##### Data lines #####

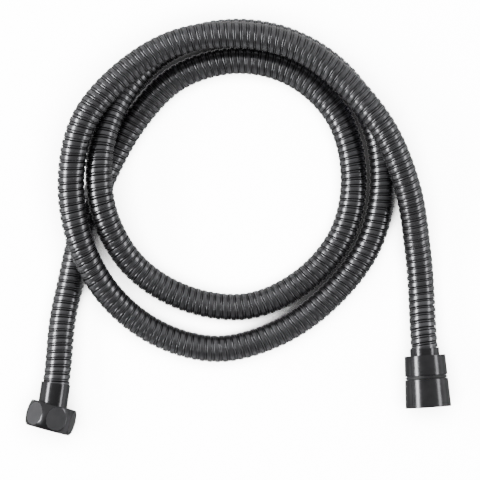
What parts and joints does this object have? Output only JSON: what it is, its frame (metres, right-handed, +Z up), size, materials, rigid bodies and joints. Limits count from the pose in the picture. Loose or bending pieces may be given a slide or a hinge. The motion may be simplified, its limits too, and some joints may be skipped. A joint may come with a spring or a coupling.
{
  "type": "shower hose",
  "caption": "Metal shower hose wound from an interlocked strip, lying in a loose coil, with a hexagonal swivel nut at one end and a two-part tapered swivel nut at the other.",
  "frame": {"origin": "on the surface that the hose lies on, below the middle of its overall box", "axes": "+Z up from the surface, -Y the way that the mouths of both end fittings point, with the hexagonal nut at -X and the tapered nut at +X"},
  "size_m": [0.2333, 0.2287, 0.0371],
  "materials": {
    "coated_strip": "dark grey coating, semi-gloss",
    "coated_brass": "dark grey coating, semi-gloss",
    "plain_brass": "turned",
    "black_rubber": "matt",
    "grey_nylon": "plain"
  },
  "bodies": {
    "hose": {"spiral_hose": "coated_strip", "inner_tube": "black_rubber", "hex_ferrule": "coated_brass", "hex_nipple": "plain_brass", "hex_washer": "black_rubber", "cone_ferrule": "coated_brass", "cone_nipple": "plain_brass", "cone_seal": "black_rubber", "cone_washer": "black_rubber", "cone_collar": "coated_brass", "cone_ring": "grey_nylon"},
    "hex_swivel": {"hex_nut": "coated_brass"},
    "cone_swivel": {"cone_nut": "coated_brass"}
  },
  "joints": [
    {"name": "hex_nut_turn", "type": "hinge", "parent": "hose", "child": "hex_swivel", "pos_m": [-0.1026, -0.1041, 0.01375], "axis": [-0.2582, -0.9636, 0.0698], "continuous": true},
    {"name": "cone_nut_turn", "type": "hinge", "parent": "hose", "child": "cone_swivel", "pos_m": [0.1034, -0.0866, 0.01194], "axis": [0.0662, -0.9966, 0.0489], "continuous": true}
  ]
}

#####

• **What you need to do**
All of the material above needs to be copied exactly.

• **Finished exercise**
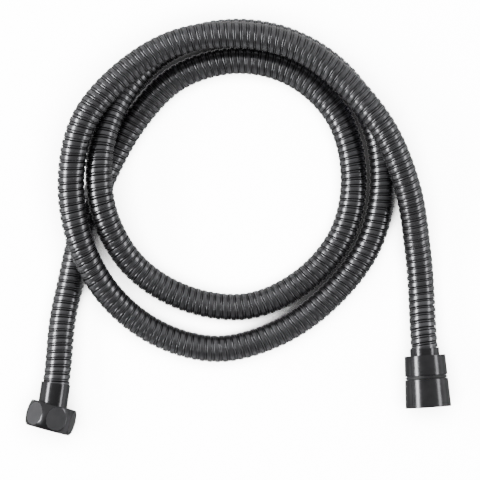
What parts and joints does this object have? Output only JSON: what it is, its frame (metres, right-handed, +Z up), size, materials, rigid bodies and joints. Limits count from the pose in the picture. Loose or bending pieces may be given a slide or a hinge. The motion may be simplified, its limits too, and some joints may be skipped. A joint may come with a spring or a coupling.
{
  "type": "shower hose",
  "caption": "Metal shower hose wound from an interlocked strip, lying in a loose coil, with a hexagonal swivel nut at one end and a two-part tapered swivel nut at the other.",
  "frame": {"origin": "on the surface that the hose lies on, below the middle of its overall box", "axes": "+Z up from the surface, -Y the way that the mouths of both end fittings point, with the hexagonal nut at -X and the tapered nut at +X"},
  "size_m": [0.2333, 0.2287, 0.0371],
  "materials": {
    "coated_strip": "dark grey coating, semi-gloss",
    "coated_brass": "dark grey coating, semi-gloss",
    "plain_brass": "turned",
    "black_rubber": "matt",
    "grey_nylon": "plain"
  },
  "bodies": {
    "hose": {"spiral_hose": "coated_strip", "inner_tube": "black_rubber", "hex_ferrule": "coated_brass", "hex_nipple": "plain_brass", "hex_washer": "black_rubber", "cone_ferrule": "coated_brass", "cone_nipple": "plain_brass", "cone_seal": "black_rubber", "cone_washer": "black_rubber", "cone_collar": "coated_brass", "cone_ring": "grey_nylon"},
    "hex_swivel": {"hex_nut": "coated_brass"},
    "cone_swivel": {"cone_nut": "coated_brass"}
  },
  "joints": [
    {"name": "hex_nut_turn", "type": "hinge", "parent": "hose", "child": "hex_swivel", "pos_m": [-0.1026, -0.1041, 0.01375], "axis": [-0.2582, -0.9636, 0.0698], "continuous": true},
    {"name": "cone_nut_turn", "type": "hinge", "parent": "hose", "child": "cone_swivel", "pos_m": [0.1034, -0.0866, 0.01194], "axis": [0.0662, -0.9966, 0.0489], "continuous": true}
  ]
}